The most famous binary radio pulsar
is the Hulse-Taylor pulsar, PSR 1913+16,
which has another neutron star as its
companion. The pulsar is a normal radio
pulsar, not a millisecond pulsar, with
a rotation period of 59 milliseconds.
The two stars are so close that their
orbital period is less than eight hours,
but no matter streams between them;
they interact only by their mutual gravitational
attraction. The orbit of the pulsar
can be described in great detail because
the arrival times of its pulses at the
Earth are like the ticks of an accurate
clock moving very rapidly in a strong
gravitational field, which is the classical
situation required for a test of Einstein's
General Theory of Relativity.
According to non-relativistic, or Newtonian,
dynamical theory, the orbits of both
stars should be ellipses with a fixed
orientation, and the orbital period
should be constant. Measurements of
the arrival time of the pulses have
shown significant differences from the
simple Newtonian orbits. The most obvious
is that the orbit precesses by 4.2 degrees
per year. There is also a small, but
very important, effect on the orbital
period, which is now known to be reducing
by 67 nanoseconds (less than one ten-millionth
of a second) each orbit.
The reducing orbital period represents
a loss of energy, which can only be
accounted for by gravitational radiation.

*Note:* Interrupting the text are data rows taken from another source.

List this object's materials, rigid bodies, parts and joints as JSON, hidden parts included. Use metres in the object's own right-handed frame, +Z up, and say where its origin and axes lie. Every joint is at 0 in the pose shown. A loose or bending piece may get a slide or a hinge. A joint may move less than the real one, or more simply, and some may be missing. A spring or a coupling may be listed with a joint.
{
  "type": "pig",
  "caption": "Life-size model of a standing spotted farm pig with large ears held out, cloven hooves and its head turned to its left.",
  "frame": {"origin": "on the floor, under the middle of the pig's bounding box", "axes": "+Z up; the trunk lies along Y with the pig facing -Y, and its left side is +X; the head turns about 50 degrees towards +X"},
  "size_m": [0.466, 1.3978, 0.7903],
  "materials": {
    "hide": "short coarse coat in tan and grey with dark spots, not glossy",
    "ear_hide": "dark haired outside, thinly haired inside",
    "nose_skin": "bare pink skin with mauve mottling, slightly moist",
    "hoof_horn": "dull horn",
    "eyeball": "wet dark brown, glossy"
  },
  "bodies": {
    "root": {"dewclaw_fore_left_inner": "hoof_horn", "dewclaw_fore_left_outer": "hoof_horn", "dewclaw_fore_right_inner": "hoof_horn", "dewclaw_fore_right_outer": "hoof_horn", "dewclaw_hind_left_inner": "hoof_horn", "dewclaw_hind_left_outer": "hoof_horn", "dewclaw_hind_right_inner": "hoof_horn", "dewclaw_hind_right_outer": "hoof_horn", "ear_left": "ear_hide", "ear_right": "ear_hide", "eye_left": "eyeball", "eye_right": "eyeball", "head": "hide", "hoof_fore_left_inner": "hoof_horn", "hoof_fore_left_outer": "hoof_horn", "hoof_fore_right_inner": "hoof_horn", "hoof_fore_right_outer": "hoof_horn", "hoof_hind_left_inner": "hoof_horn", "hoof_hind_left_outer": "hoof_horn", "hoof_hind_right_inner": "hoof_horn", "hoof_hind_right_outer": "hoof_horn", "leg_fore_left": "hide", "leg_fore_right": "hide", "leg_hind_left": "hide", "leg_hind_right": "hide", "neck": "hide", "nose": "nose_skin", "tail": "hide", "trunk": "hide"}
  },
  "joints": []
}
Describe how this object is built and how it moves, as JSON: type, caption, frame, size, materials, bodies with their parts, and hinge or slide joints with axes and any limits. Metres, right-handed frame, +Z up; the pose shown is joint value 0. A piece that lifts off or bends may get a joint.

Although gravitational radiation itself
has never been observed directly, the
observations of PSR 1913+16 have provided
good proof of its existence. It is appropriate
that this discovery, which is a further
confirmation of the predictions of the
General Theory of Relativity, was announced
in 1979, which was the centenary of
Einstein's birth.
PSR
B1828-11
Three Jodrell Bank scientists (Ingrid
Stairs, Andrew Lyne and Setnam Shemar)
have been studying 13 years' worth of
data from the pulsar PSR B1828-11. This
pulsar rotates 2.5 times per second,
but, unlike any other, wobbles regularly
with a period of about 1000 days. The
motion is very much like the wobble
of a top or gyroscope. This wobble,
or precession, has two manifestations:
it causes the observed pulse to change
its shape, and causes the time between
pulses to vary, becoming sometimes shorter,
sometimes longer.
In an article in the 3 August 2000 issue
of Nature, the Manchester astronomers
argue that these variations imply that
the neutron star, instead of being perfectly
spherical, is slightly oblate. Stairs
explains:
``The bulge in the neutron star causes
the angle between the pulsar's rotation
axis and its radio beam to change with
time, creating the wobbling effect that
we measure.''
Lyne emphasizes that the oblateness
is incredibly small:
``This star departs from being a perfect
sphere by only 0.1 mm in 20 km. On Earth
this would mean that no mountain could
be higher than 3 cm!''
The surprising aspect to the discovery
is not the small size of the wobble,
but that fact that it is seen at all.
Astronomers know from other long-term
observations, mostly done at Jodrell
Bank, that a pulsar is made up largely
of a neutron superfluid, with a solid
crust. Current theories predict that
the interaction between the superfluid
and the crust should cause any precession
to die out extremely quickly.
``But this pulsar is one hundred thousand
years old, and it's still wobbling!''
exclaims Lyne. ``We really don't understand
how this precession can be happening,
and theorists are going to have to do
some work to explain it,'' adds Stairs.